Accepter que nous sommes dans une situation d’urgence climatique, et en tirer les conséquences, demande de refonder toutes les politiques publiques dont nous étudions aujourd’hui les comptes. Les objectifs de chacune de ces politiques doivent être promoteurs d’une vie saine et en bonne santé dans un environnement sain et maîtrisé. C’est la base de la vie, de notre vie, individuellement et collectivement, que nous sapons en poursuivant notre développement économique erratique. Le risque est planétaire, mais si nous faisons notre part ici, nous n’en vivrons que mieux au quotidien, et nous économiserons énormément d’argent en mesures réparatrices d’un système délétère, que nous entretenons avec constance et obstination. Faire entrer nos politiques publiques dans un paradigme de durabilité, à court et moyen termes, cela signifie moins d’impôts à lever, car moins de dépenses sanitaires, sociales et environnementales à effectuer. Maîtriser la croissance, c’est retrouver notre souveraineté sur notre territoire, refonder notre démocratie et arrêter une fuite en avant boulimique.

Mobilité (Delphine Klopfenstein Broggini)

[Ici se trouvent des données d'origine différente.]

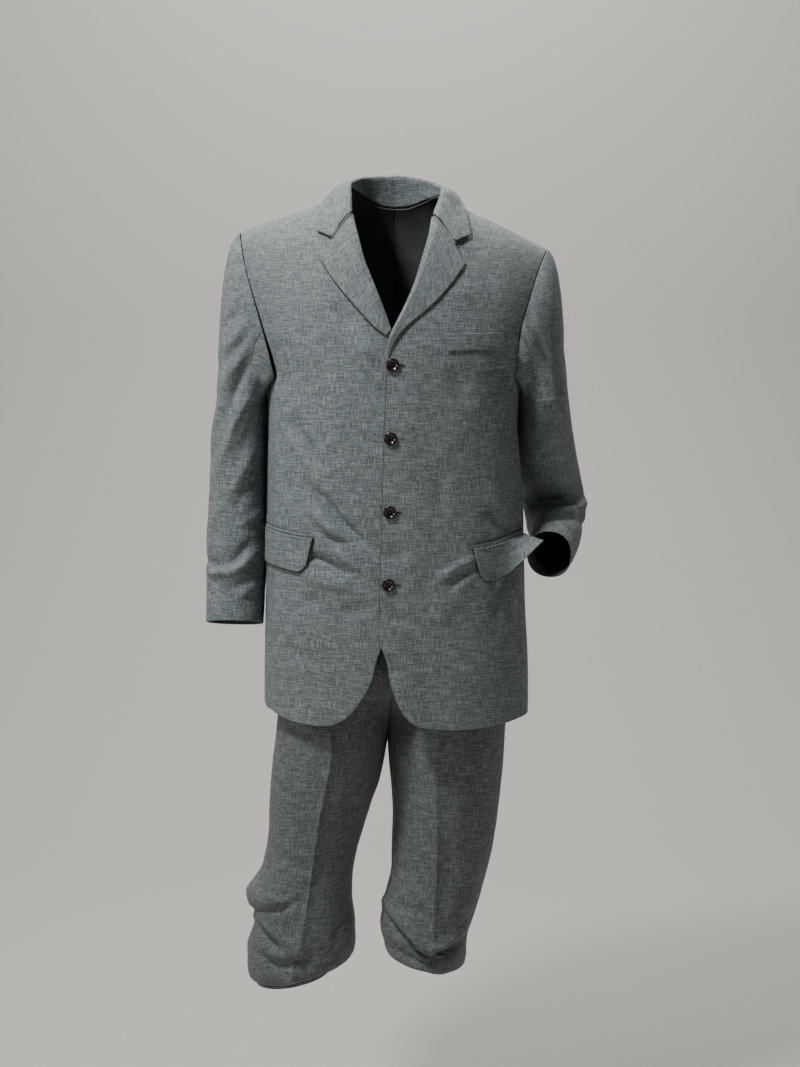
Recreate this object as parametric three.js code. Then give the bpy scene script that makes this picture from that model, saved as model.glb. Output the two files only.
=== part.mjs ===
// Knickerbocker suit: four-button jacket and full knee breeches, in the
// hollow form they have when worn. Units are millimetres. +Z is up, the front
// faces -Y, the wearer's left is +X. The origin is the middle of the neck
// opening, level with the two points where shoulder seam and collar meet.
import * as THREE from 'three';

// ---------------------------------------------------------------- sizes
const WALL = 2.0;          // jacket cloth with its canvas, pressed
const LEG_WALL = 1.5;      // trouser cloth
const GAP = 0.3;           // between pieces at a seam
const CHEST_Z = -300;      // underarm level, where rings turn into shoulders
const SQUARE = 2.4;        // how square the body rings are
const ARCH = 2.2;          // how square the shoulders are, seen from the side
const RIDGE_Y = 4;         // shoulder seams lie this far behind the origin
const TOP_HALF = 268;      // half width the chest rings grow to at the shoulders
const SIDE_S = 66;         // front / side body seam, degrees round the ring
const BACK_S = 112;        // side body / back seam
const UNDERARM_DROP = 16;  // armhole bottom below the underarm level
const LAP = 2.7;           // how far the left front lies over the right
const BUTTON_D = 20, BUTTON_T = 4.2, CUFF_BUTTON_D = 14, CUFF_BUTTON_T = 3.6;
const CUFF_BUTTON_AT = [27, 44, 61];   // from the sleeve end
const FLAP_DROP = 53, JET = 5, WELT_T = 2.2;
const SLEEVE_FRONT_SEAM = 118, SLEEVE_BACK_SEAM = -75;   // degrees round a sleeve

// body rings: half widths to the wearer's right and left, depth front and back
const BODY = [
  { z: -840, aR: 208, aL: 211, bf: 146, bb: 152 },
  { z: -730, aR: 206, aL: 210, bf: 148, bb: 150 },
  { z: -640, aR: 204, aL: 205, bf: 149, bb: 146 },
  { z: -545, aR: 201.5, aL: 203, bf: 149, bb: 134 },
  { z: -500, aR: 201, aL: 202, bf: 149, bb: 126 },
  { z: -440, aR: 200, aL: 197, bf: 149, bb: 120 },
  { z: -370, aR: 199, aL: 192, bf: 150, bb: 124 },
  { z: -300, aR: 197, aL: 197, bf: 149, bb: 128 },
];
// shoulder line: height over distance from the middle
const SHOULDER = [
  { x: 0, R: 8, L: 8 }, { x: 40, R: 4, L: 1 }, { x: 70, R: -6, L: -13 }, { x: 96, R: -20, L: -29 },
  { x: 120, R: -31, L: -42 }, { x: 150, R: -42, L: -55 }, { x: 195, R: -57, L: -76 },
  { x: 240, R: -74, L: -99 }, { x: 262, R: -84, L: -112 },
];
// front armhole seam, and the edge where the fronts open (roll line, then edge)
const ARMHOLE = [
  { z: -300, R: 182.7, L: 182.7 }, { z: -262, R: 191, L: 185.5 }, { z: -220, R: 202.5, L: 193 },
  { z: -180, R: 214.5, L: 205 }, { z: -135, R: 227.5, L: 220 }, { z: -99, R: 235, L: 235.5 },
  { z: -74, R: 240, L: 238 },
];
const BACK_ARMHOLE = [
  { z: -300, R: 184.9, L: 184.9 }, { z: -250, R: 193, L: 190 }, { z: -180, R: 211, L: 204 },
  { z: -120, R: 229, L: 226 }, { z: -99, R: 235, L: 235.5 }, { z: -74, R: 240, L: 238 },
];
const OPENING = [
  { z: -704, R: 20, L: -20 }, { z: -650, R: 3, L: -24 }, { z: -600, R: -7, L: -23 },
  { z: -500, R: -13, L: -20 }, { z: -400, R: -15, L: -17 }, { z: -300, R: -16, L: -13 },
  { z: -275, R: -11, L: -11.5 }, { z: -244, R: 4, L: -4.5 }, { z: -222, R: 12, L: 6 },
  { z: -200, R: 20, L: 17 }, { z: -162, R: 35, L: 33 }, { z: -128, R: 48, L: 43 },
  { z: -89, R: 58, L: 54 }, { z: -61, R: 65, L: 59 }, { z: -32, R: 67, L: 68 },
  { z: 6, R: 68, L: 73 },
];
// hem of each front from the cutaway round to the side seam
const HEM = {
  R: [[20, -704], [28, -728], [36, -759], [49, -783], [69, -810], [90, -823], [110, -827],
    [140, -826], [172, -820], [192, -813]],
  L: [[-20, -704], [-11, -732], [-5, -765], [6, -794], [20, -815], [38, -826], [72, -831],
    [114, -832], [152, -830], [195, -825]],
};
const HEM_SIDE = { R: -794, L: -823 }, HEM_BACK = -812;
// drag folds of the fronts: a straight ridge (depth > 0) or trough, half width
const FRONT_FOLDS = [
  { side: 'R', xa: 120, za: -400, xb: 22, zb: -590, wide: 16, depth: 3.2 },
  { side: 'R', xa: 100, za: -560, xb: 42, zb: -600, wide: 13, depth: -2.6 },
  { side: 'L', xa: 118, za: -585, xb: 66, zb: -650, wide: 15, depth: 3.0 },
  { side: 'L', xa: 158, za: -610, xb: 150, zb: -700, wide: 14, depth: -2.8 },
];
// pockets and buttons, by height and distance from the middle
const WELT = { x0: 74, x1: 163, z0: -265, z1: -240, slope: 0.055 };
const BUTTONS = [
  { x: -3, z: -286 }, { x: -6, z: -394 }, { x: -7, z: -503 }, { x: -9.5, z: -611 },
];
const FLAP_R = { s0: 33, s1: 77, z0: -543, z1: -530 };
const FLAP_L = { s0: 31, s1: 73, z0: -559, z1: -541, tipX: 226, tipY: -101, tipZ: -549 };

// straight right sleeve and bent left sleeve: centre, half width, half depths
const SLEEVE_R = [
  { x: -240, y: 8, z: -335, a: 38.5, f: 76, b: 76 },
  { x: -246, y: 14, z: -425, a: 42.5, f: 72, b: 72 },
  { x: -249, y: 12, z: -500, a: 44, f: 67, b: 67 },
  { x: -250.5, y: 6, z: -560, a: 45.5, f: 62, b: 62 },
  { x: -251.5, y: -4, z: -620, a: 44.5, f: 57, b: 57 },
  { x: -252.5, y: -16, z: -684, a: 42.5, f: 53, b: 53 },
];
const SLEEVE_L = [
  { x: 233.8, y: 8, z: -332, a: 37.2, f: 73, b: 76 },
  { x: 237, y: 28, z: -374, a: 42, f: 66, b: 72 },
  { x: 243.5, y: 60, z: -422, a: 47.5, f: 54, b: 63 },
];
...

En 2018, il aura fallu rattraper beaucoup d’erreurs de la précédente législature : reconstitution de l’offre TPG, rétablissement des voies bus sans moto ou récupération des subsides de la Confédération. Ces réajustements, bien que réjouissants, nous coûtent beaucoup de temps et d’argent. L’énergie investie pour de nouvelles routes reste massive, notamment dans le projet L1 L2 à Plan-les-Ouates, heureusement refusé par le Grand Conseil ou la traversée du lac qui a encore coûté 6 millions de plus dernièrement pour des études. La vitesse commerciale des TPG reste largement en dessous de la moyenne suisse. Les aménagements cyclables et piétonniers sont insatisfaisants. Malgré quelques grandes réussites, comme le déploiement prochain du Léman express ou l’unique voie verte du canton, les Verts refusent cette politique publique : parce qu’il faut être exigeant en matière de mobilité, parce qu’il y a urgence, parce qu’il faut faire de vrais choix et donner, sans plus tarder, la priorité aux transports publics et à la mobilité douce.

Globalement, nous avons refusé le rapport de gestion de l’état, pour les raisons suivantes :

« La première, qui serait suffisante pour refuser ce rapport de gestion, est l’affaire « Maudet » qui a fortement handicapé l’action du Conseil d’Etat en 2018 en accaparant beaucoup de son temps et de ses disponibilités. Au-delà de cette affaire, on a de la peine à voir la véritable transition écologique et climatique indispensable à la société se mettre en place. Il y a quelques bribes, mais c’est très lent et très inquiétant du point de vue des Verts, que cela soit en matière de mobilité, d’aménagement et dans d’autres domaines.

Globalement, le groupe des Verts ne se reconnaît pas dans les priorités du Conseil d’Etat, que cela soit en matière de sécurité, de politique fiscale ou de politique sociale parce que, pour les Verts, il n’y a pas de justice écologique sans justice sociale. » (Mathias Buschbeck dans le rapport PL 12478-A).